Setting up the XAML editor in Visual Studio 2010

Nothing stirs up controversy like discussing naming conventions or code styling. Learn some configuration settings for the XAML editor in Visual Studio 2010.

Nothing stirs up controversy like discussing naming conventions or code styling with your fellow programmers. Don't

believe me? Try starting a conversation about the correct way is to use curly braces in C# or Java and see where it gets you. With that in mind I like to show you some of my favorite configuration settings for the XAML editor in Visual Studio 2010.

Setting the Options
All the settings in this article are available in the Tools/Options menu. In the Options Dialog, scroll down until you see the Text Editor section then open the XAML node.

Single or Double Quotes
OK, I admit that this is a personal bias, but I prefer single quotes for my XAML attributes. I think they're slightly easier to read over double quotes. If you agree, you can setup Visual Studio 2010 to automatically enter single quotes for you. In the Options dialog choose the Formatting-General node and then select the Single quotes radio button.

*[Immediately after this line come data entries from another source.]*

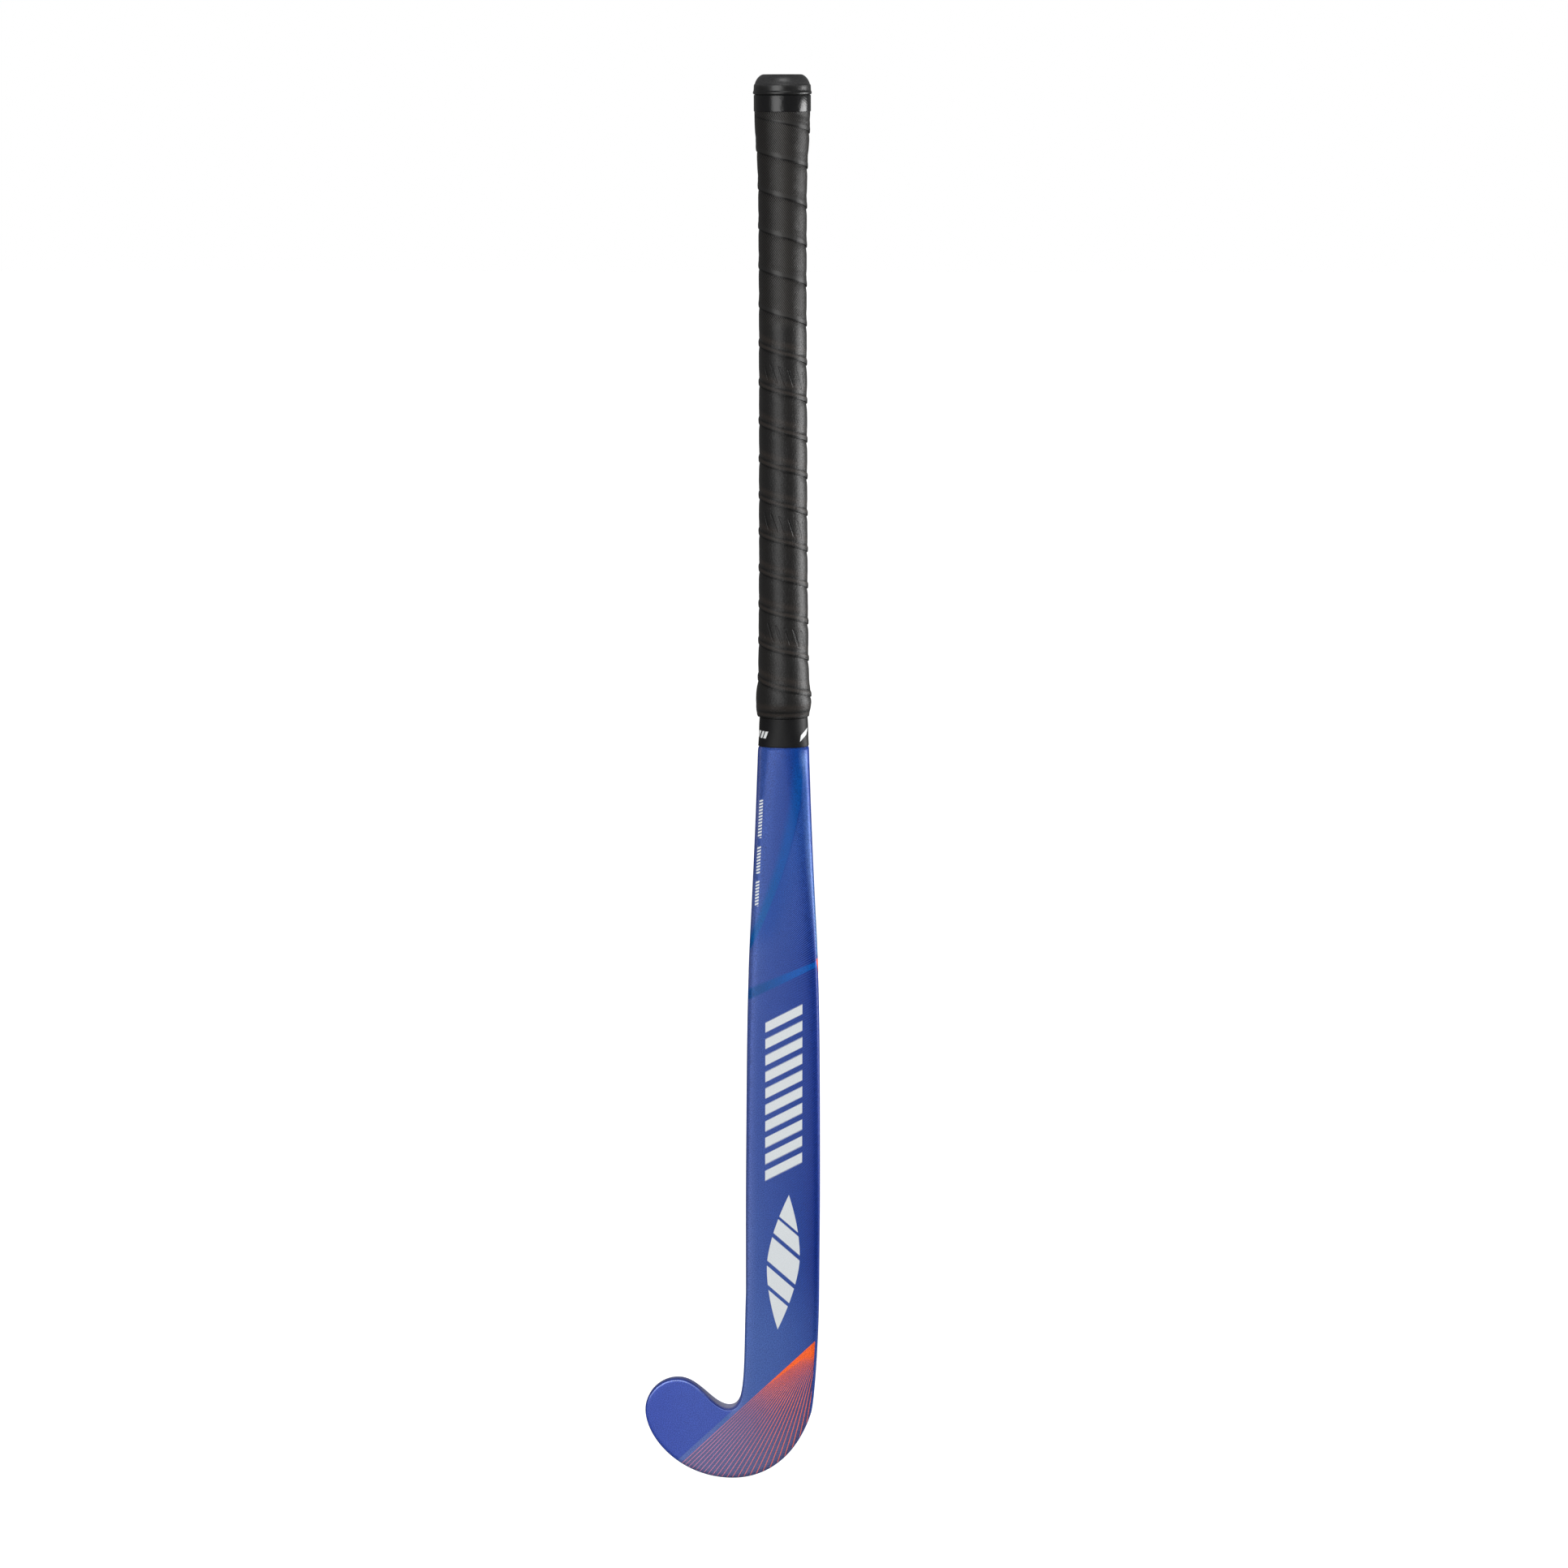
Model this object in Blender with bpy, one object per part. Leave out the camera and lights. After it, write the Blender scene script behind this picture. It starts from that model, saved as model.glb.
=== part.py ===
"""Field hockey stick, adult size, as an assembly of the pieces it is built from.

The stick is drawn straight first, in millimetres: x across the stick with the
toe at -x, y backwards from the flat playing face, z up the shaft from the
lowest point of the hook. It is then given its bow and stood on its chord, in
metres, with the origin on the playing face at the hitting spot of the head,
+Z along the stick and the playing face towards -Y.
"""

import math
from typing import NamedTuple

import bmesh
import bpy
import numpy as np

# ---- driving dimensions, mm -------------------------------------------------
LENGTH = 928.0            # along the straight stick
BOW_START, BOW_END = 90.0, 470.0
BOW_ANGLE = math.radians(7.5)
SPOT_HEIGHT = 50.0        # hitting spot above the lowest point
SPIN = 20                 # points round a section
HALF_SPIN = SPIN // 2
HANDLE_AXIS = 13.5        # handle centre line behind the face
GAP = 0.3                 # clearance between neighbouring pieces

# ---- shaft tables: (height, value) ------------------------------------------
STEP_LOW, STEP_HIGH = 489.6, 491.0    # small step down from the shaft to the handle
HEAD_BACK_POWER = 2.4

HALF_WIDTH = (
    (125, 24.4), (190, 24.65), (235, 24.5), (290, 24.1), (325, 23.5),
    (355, 22.5), (387, 20.9), (420, 19.35), (453, 18.0), (480, 17.05),
    (STEP_LOW, 16.7), (STEP_HIGH, 15.9), (506, 15.35), (513, 14.85), (530, 13.9),
    (547, 13.45), (570, 13.15), (610, 12.85), (700, 12.6), (770, 12.4),
    (848, 12.6), (872, 13.2), (888, 14.3), (900, 14.8), (917, 14.9),
)
DEPTH = (                 # face to back
    (0, 21.0), (95, 21.8), (150, 22.4), (250, 23.6), (380, 25.0), (470, 26.4),
    (STEP_LOW, 26.6), (STEP_HIGH, 25.2), (510, 25.6), (520, 26.6), (570, 26.6),
    (700, 26.2), (848, 26.4), (872, 27.4), (900, 30.0), (917, 30.2),
)
CORNER_WIDTH = (          # rounding beside the flat face, measured across
    (0, 2.0), (110, 2.3), (230, 3.2), (340, 4.2), (400, 5.2), (450, 7.5),
    (482, 10.8), (500, 14.0), (512, 30.0),
)
CORNER_DEPTH = (          # the same rounding, measured backwards
    (0, 2.0), (110, 2.3), (230, 3.2), (340, 4.0), (400, 4.6), (450, 5.8),
    (482, 8.0), (500, 11.5), (512, 30.0),
)
SIDE_DEPTH = ((0, 9.0), (110, 9.5), (340, 10.5), (450, 12.0), (512, 30.0))
BACK_POWER = ((0, HEAD_BACK_POWER), (300, 2.3), (450, 2.1), (505, 2.0))
WALL = ((0, 3.4), (130, 3.3), (260, 2.9), (480, 2.5), (917, 2.3))

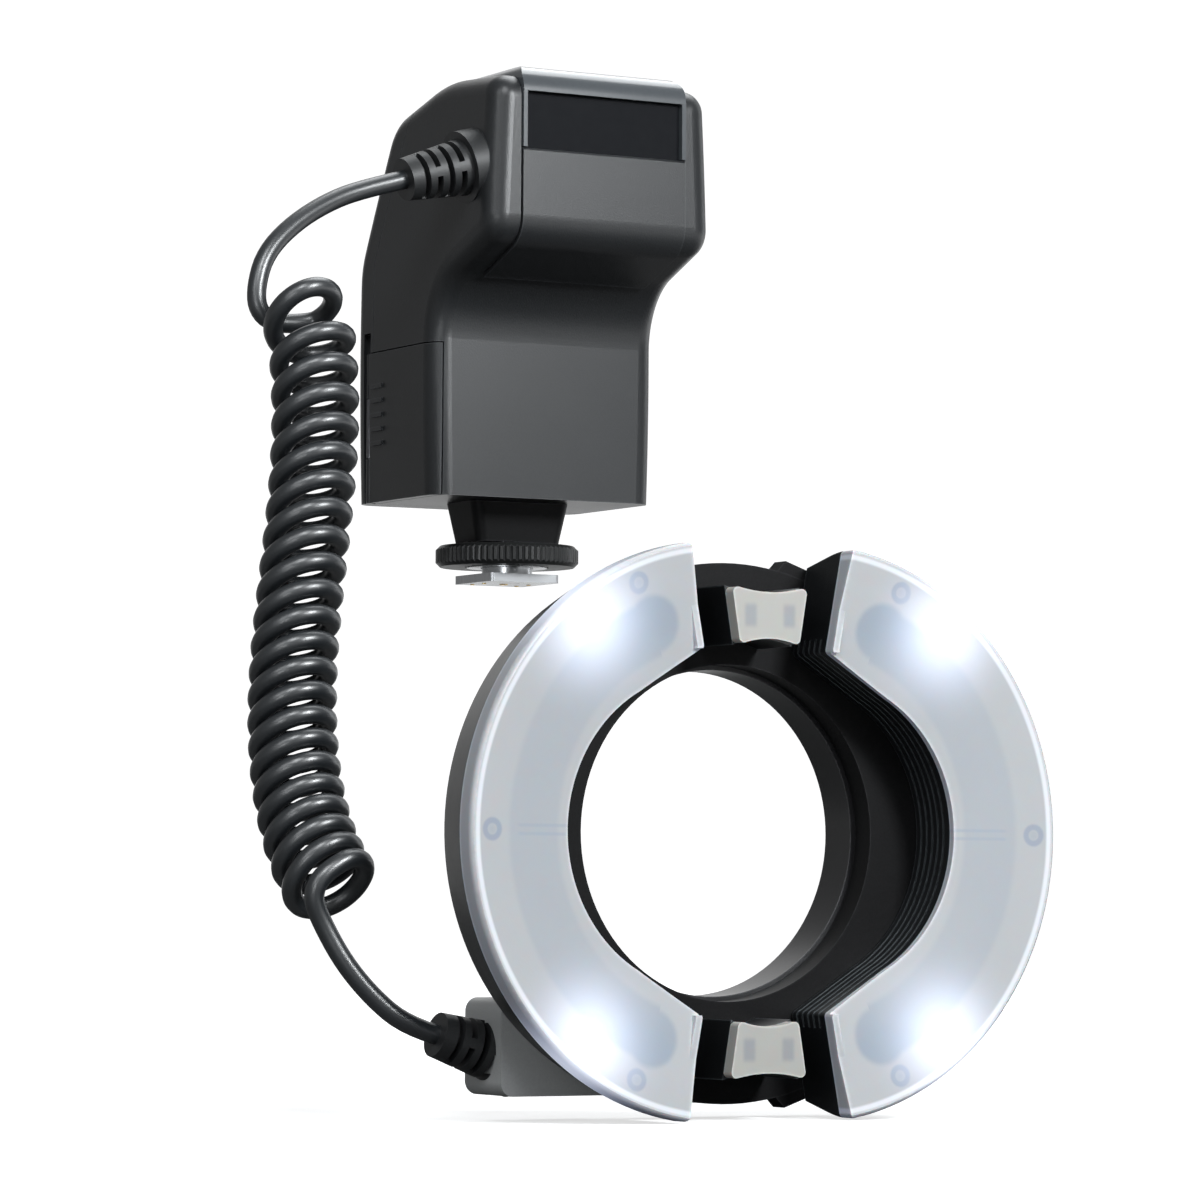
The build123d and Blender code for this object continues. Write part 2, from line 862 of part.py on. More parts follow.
def curl_direction(turn):
    """The direction of the cord at that point."""
    return (curl_point(turn + turn_step_share) - curl_point(turn - turn_step_share)).normalized()


def biarc(start, start_way, end, end_way):
    """Two arcs that leave start along start_way and reach end along end_way."""
    span = end - start
    both = start_way + end_way
    square = 2 * (1 - start_way.dot(end_way))
    along = span.dot(both)
    if abs(square) < parallel_share:
        reach = span.dot(span) / (4 * span.dot(end_way))
    else:
        reach = (-along + math.sqrt(along * along + square * span.dot(span))) / square
    middle = (start + start_way * reach + end - end_way * reach) / 2
    return [
        TangentArc(start, middle, tangent=start_way),
        TangentArc(end, middle, tangent=end_way * -1).edge().reversed(),
    ]


def free_tube(points):
    """A plain tube along straight runs joined by tangent arcs, with its radii and length."""
    places = [Vector(*point) for point in points]
    runs = [(b - a).length for a, b in zip(places, places[1:])]
    radii = []
    for index in range(1, len(places) - 1):
        turn = (places[index] - places[index - 1]).get_angle(places[index + 1] - places[index])
        shorter = min(runs[index - 1], runs[index])
        radii.append(lead_bend_share * shorter / math.tan(math.radians(turn) / 2))
    path = FilletPolyline(*places, radius=radii)
    start = Plane(places[0], z_dir=places[1] - places[0])
    tube = sweep(start * Circle(cord_diameter / 2), path=path)
    print("cord radii", [round(radius, 1) for radius in radii], "length", round(path.length, 1))
    section = math.pi * cord_diameter**2 / 4
    print("tube volume over section times length", round(tube.volume / section / path.length, 5))
    return tube, path.length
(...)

Auto arranging your XAML attributes
I prefer a tidy vertical arrangement of XAML elements/attributes in my files. Visual Studio is happy to accommodate my preferences. If you prefer a different auto-arrangement pattern there are two other settings to choose from. Once you have your preferred setting, Visual Studio can apply them at you beck and call.

How do you apply the formatting to your XAML file in Visual Studio? My favorite way to do it is to use the Visual Studio keystroke combination: Ctrl-K, Ctrl-D, but you can also use the Edit menu if you prefer.

Here is a raw XAML file which is starting point to demonstrate the auto-arrange features. As you can see the XAML for the element is hard to read, the attributes are arranged in a haphazard manner and scattered across multiple lines.

The Settings
There are three auto-arrange features (called Attribute Spacing in the options dialog) that can be configured to improve the layout of this XAML.

Hands off my code: Do you find it annoying when Visual Studio rearranges your XAML or XML? If so the "Preserve newlines and spaces between attributes" setting is for you. It does just what it says it will do, leave your code looking exactly the way you typed it into the editor.

Tidy up my XAML please: This is the default setting in Visual Studio. It's called the "Insert a single space between attributes" setting and it arranges all your XAML onto a single line.

Make it even tidier: Studies show that reading horizontally is about 30% slower than reading vertically. Even without scientific confirmation of this fact I can testify that I find it easier to read and comprehend my XAML if it's stacked vertically. So I choose the "Position each attribute on a separate line" setting.

There is one more setting we should talk about though I don't prefer it. It's the "Position first attribute on the same line as start tag" checkbox. This setting is self-explanatory ; here's the result of applying the setting.

Removing blank Lines
Visual Studio also has settings for removing blank lines in your code and XAML files.

I encourage you to experiment with the Elements Spacing settings to see which one you like. The setting names are clear and understandable so you shouldn't have any trouble grasping what each one does. Just in case you're curious my favorite is the one selected in the screenshot.